--- START OF SUPPLIED DATA ---

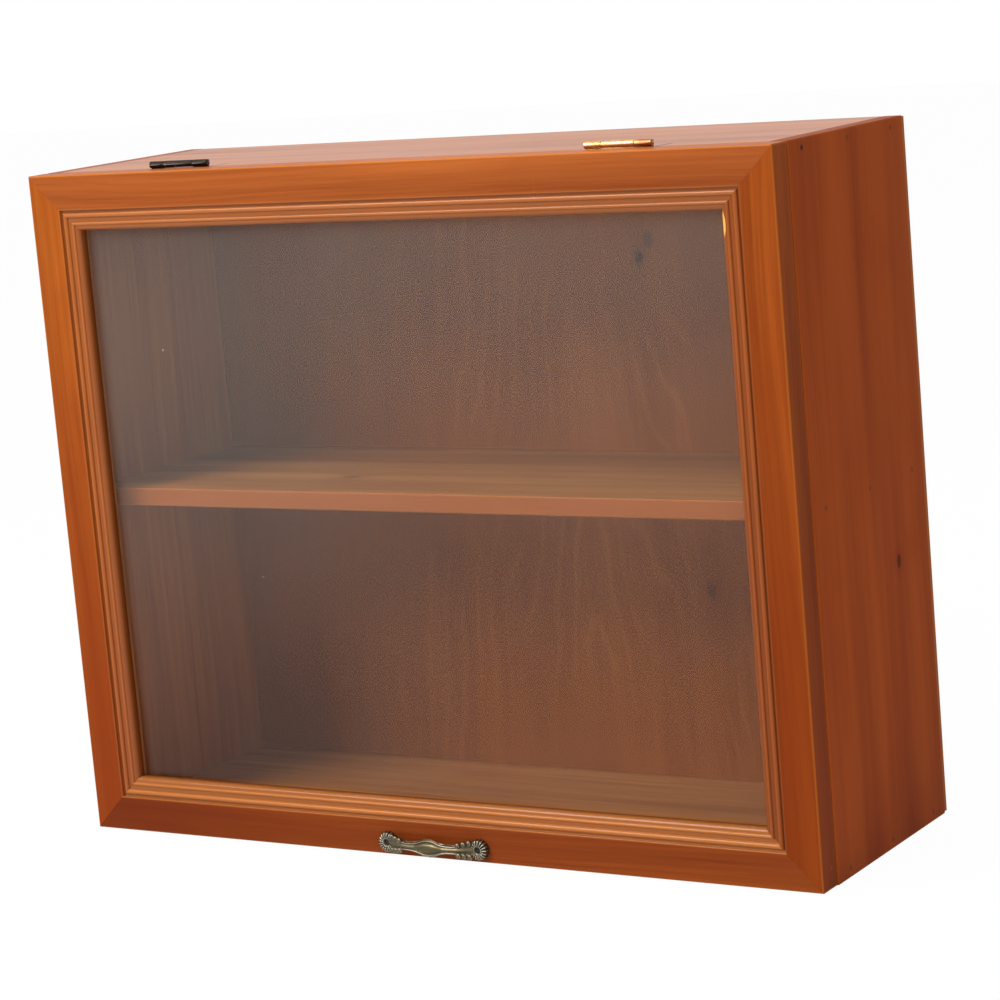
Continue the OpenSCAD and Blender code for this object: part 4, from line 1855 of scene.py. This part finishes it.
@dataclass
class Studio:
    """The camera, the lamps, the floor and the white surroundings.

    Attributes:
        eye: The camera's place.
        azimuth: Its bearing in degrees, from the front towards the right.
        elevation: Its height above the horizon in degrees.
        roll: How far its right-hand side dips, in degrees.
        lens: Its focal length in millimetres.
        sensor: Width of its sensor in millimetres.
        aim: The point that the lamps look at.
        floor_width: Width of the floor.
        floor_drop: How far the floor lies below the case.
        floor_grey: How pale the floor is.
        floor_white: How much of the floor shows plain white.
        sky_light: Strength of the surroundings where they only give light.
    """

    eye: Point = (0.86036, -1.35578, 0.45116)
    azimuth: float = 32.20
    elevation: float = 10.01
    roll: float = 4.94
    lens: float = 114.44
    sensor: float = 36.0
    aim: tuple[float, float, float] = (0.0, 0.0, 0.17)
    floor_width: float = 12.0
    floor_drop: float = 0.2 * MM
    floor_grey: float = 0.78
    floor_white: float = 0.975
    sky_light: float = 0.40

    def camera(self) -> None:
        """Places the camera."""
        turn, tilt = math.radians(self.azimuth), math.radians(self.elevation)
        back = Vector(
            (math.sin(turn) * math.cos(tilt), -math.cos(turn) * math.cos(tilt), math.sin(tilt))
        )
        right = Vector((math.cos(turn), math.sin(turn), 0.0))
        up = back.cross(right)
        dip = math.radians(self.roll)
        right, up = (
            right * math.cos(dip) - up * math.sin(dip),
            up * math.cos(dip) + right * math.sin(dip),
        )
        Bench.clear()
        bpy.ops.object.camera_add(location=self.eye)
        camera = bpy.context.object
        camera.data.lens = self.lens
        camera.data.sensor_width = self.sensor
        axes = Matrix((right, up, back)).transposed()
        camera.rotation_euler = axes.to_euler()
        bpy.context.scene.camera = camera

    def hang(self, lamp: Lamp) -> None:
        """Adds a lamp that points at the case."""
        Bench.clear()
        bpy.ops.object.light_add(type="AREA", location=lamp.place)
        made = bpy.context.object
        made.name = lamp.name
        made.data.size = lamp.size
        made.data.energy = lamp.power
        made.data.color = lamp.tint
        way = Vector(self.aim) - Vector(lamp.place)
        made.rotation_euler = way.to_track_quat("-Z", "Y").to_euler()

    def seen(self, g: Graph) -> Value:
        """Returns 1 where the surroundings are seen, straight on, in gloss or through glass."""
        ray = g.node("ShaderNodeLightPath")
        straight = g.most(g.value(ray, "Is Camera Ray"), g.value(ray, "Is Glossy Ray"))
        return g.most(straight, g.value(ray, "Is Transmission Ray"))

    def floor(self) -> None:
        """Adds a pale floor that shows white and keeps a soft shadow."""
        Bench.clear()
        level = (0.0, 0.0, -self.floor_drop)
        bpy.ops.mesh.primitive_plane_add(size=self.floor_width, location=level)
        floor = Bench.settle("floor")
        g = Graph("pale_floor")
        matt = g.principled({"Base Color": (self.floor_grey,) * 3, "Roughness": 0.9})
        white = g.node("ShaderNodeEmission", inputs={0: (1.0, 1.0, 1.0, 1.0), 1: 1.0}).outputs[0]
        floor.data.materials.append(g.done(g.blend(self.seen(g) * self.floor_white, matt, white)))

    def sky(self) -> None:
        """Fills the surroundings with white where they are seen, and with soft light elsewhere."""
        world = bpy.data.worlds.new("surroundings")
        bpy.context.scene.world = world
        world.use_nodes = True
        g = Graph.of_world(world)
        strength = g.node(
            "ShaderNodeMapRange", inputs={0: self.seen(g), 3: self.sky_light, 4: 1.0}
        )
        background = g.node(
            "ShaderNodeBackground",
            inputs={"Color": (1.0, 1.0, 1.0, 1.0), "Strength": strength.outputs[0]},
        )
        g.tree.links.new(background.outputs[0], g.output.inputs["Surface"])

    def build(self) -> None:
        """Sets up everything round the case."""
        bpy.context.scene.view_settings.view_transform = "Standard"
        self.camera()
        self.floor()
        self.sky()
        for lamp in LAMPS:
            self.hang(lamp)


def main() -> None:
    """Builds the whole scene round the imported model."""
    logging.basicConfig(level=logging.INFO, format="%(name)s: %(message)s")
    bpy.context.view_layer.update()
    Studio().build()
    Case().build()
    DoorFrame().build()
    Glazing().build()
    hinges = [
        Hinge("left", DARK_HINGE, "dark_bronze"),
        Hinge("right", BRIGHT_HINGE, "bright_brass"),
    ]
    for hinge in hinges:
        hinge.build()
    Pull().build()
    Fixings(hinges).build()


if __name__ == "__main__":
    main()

--- END OF SUPPLIED DATA ---

* WHAT YOU HAVE TO DO *
Give an exact repetition of all the material.

* WRITTEN RESPONSE *
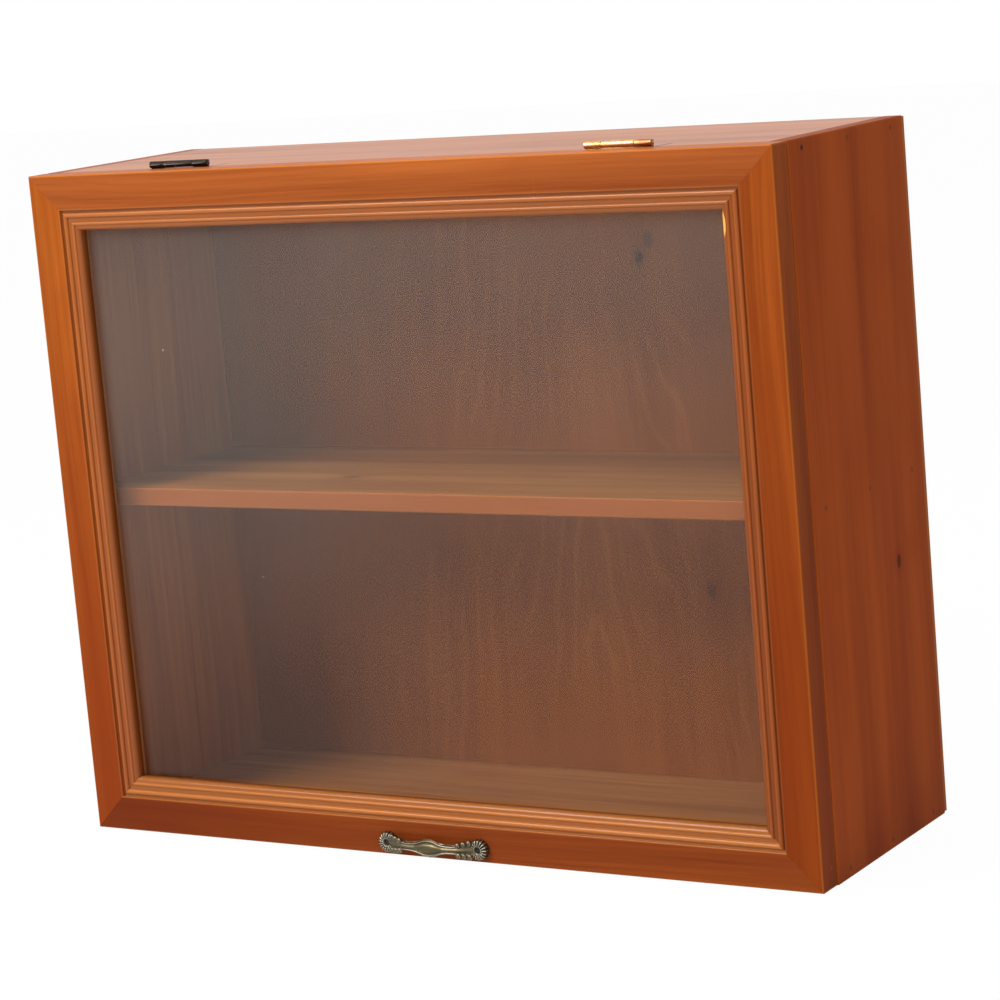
Continue the OpenSCAD and Blender code for this object: part 4, from line 1855 of scene.py. This part finishes it.
@dataclass
class Studio:
    """The camera, the lamps, the floor and the white surroundings.

    Attributes:
        eye: The camera's place.
        azimuth: Its bearing in degrees, from the front towards the right.
        elevation: Its height above the horizon in degrees.
        roll: How far its right-hand side dips, in degrees.
        lens: Its focal length in millimetres.
        sensor: Width of its sensor in millimetres.
        aim: The point that the lamps look at.
        floor_width: Width of the floor.
        floor_drop: How far the floor lies below the case.
        floor_grey: How pale the floor is.
        floor_white: How much of the floor shows plain white.
        sky_light: Strength of the surroundings where they only give light.
    """

    eye: Point = (0.86036, -1.35578, 0.45116)
    azimuth: float = 32.20
    elevation: float = 10.01
    roll: float = 4.94
    lens: float = 114.44
    sensor: float = 36.0
    aim: tuple[float, float, float] = (0.0, 0.0, 0.17)
    floor_width: float = 12.0
    floor_drop: float = 0.2 * MM
    floor_grey: float = 0.78
    floor_white: float = 0.975
    sky_light: float = 0.40

    def camera(self) -> None:
        """Places the camera."""
        turn, tilt = math.radians(self.azimuth), math.radians(self.elevation)
        back = Vector(
            (math.sin(turn) * math.cos(tilt), -math.cos(turn) * math.cos(tilt), math.sin(tilt))
        )
        right = Vector((math.cos(turn), math.sin(turn), 0.0))
        up = back.cross(right)
        dip = math.radians(self.roll)
        right, up = (
            right * math.cos(dip) - up * math.sin(dip),
            up * math.cos(dip) + right * math.sin(dip),
        )
        Bench.clear()
        bpy.ops.object.camera_add(location=self.eye)
        camera = bpy.context.object
        camera.data.lens = self.lens
        camera.data.sensor_width = self.sensor
        axes = Matrix((right, up, back)).transposed()
        camera.rotation_euler = axes.to_euler()
        bpy.context.scene.camera = camera

    def hang(self, lamp: Lamp) -> None:
        """Adds a lamp that points at the case."""
        Bench.clear()
        bpy.ops.object.light_add(type="AREA", location=lamp.place)
        made = bpy.context.object
        made.name = lamp.name
        made.data.size = lamp.size
        made.data.energy = lamp.power
        made.data.color = lamp.tint
        way = Vector(self.aim) - Vector(lamp.place)
        made.rotation_euler = way.to_track_quat("-Z", "Y").to_euler()

    def seen(self, g: Graph) -> Value:
        """Returns 1 where the surroundings are seen, straight on, in gloss or through glass."""
        ray = g.node("ShaderNodeLightPath")
        straight = g.most(g.value(ray, "Is Camera Ray"), g.value(ray, "Is Glossy Ray"))
        return g.most(straight, g.value(ray, "Is Transmission Ray"))

    def floor(self) -> None:
        """Adds a pale floor that shows white and keeps a soft shadow."""
        Bench.clear()
        level = (0.0, 0.0, -self.floor_drop)
        bpy.ops.mesh.primitive_plane_add(size=self.floor_width, location=level)
        floor = Bench.settle("floor")
        g = Graph("pale_floor")
        matt = g.principled({"Base Color": (self.floor_grey,) * 3, "Roughness": 0.9})
        white = g.node("ShaderNodeEmission", inputs={0: (1.0, 1.0, 1.0, 1.0), 1: 1.0}).outputs[0]
        floor.data.materials.append(g.done(g.blend(self.seen(g) * self.floor_white, matt, white)))

    def sky(self) -> None:
        """Fills the surroundings with white where they are seen, and with soft light elsewhere."""
        world = bpy.data.worlds.new("surroundings")
        bpy.context.scene.world = world
        world.use_nodes = True
        g = Graph.of_world(world)
        strength = g.node(
            "ShaderNodeMapRange", inputs={0: self.seen(g), 3: self.sky_light, 4: 1.0}
        )
        background = g.node(
            "ShaderNodeBackground",
            inputs={"Color": (1.0, 1.0, 1.0, 1.0), "Strength": strength.outputs[0]},
        )
        g.tree.links.new(background.outputs[0], g.output.inputs["Surface"])

    def build(self) -> None:
        """Sets up everything round the case."""
        bpy.context.scene.view_settings.view_transform = "Standard"
        self.camera()
        self.floor()
        self.sky()
        for lamp in LAMPS:
            self.hang(lamp)


def main() -> None:
    """Builds the whole scene round the imported model."""
    logging.basicConfig(level=logging.INFO, format="%(name)s: %(message)s")
    bpy.context.view_layer.update()
    Studio().build()
    Case().build()
    DoorFrame().build()
    Glazing().build()
    hinges = [
        Hinge("left", DARK_HINGE, "dark_bronze"),
        Hinge("right", BRIGHT_HINGE, "bright_brass"),
    ]
    for hinge in hinges:
        hinge.build()
    Pull().build()
    Fixings(hinges).build()


if __name__ == "__main__":
    main()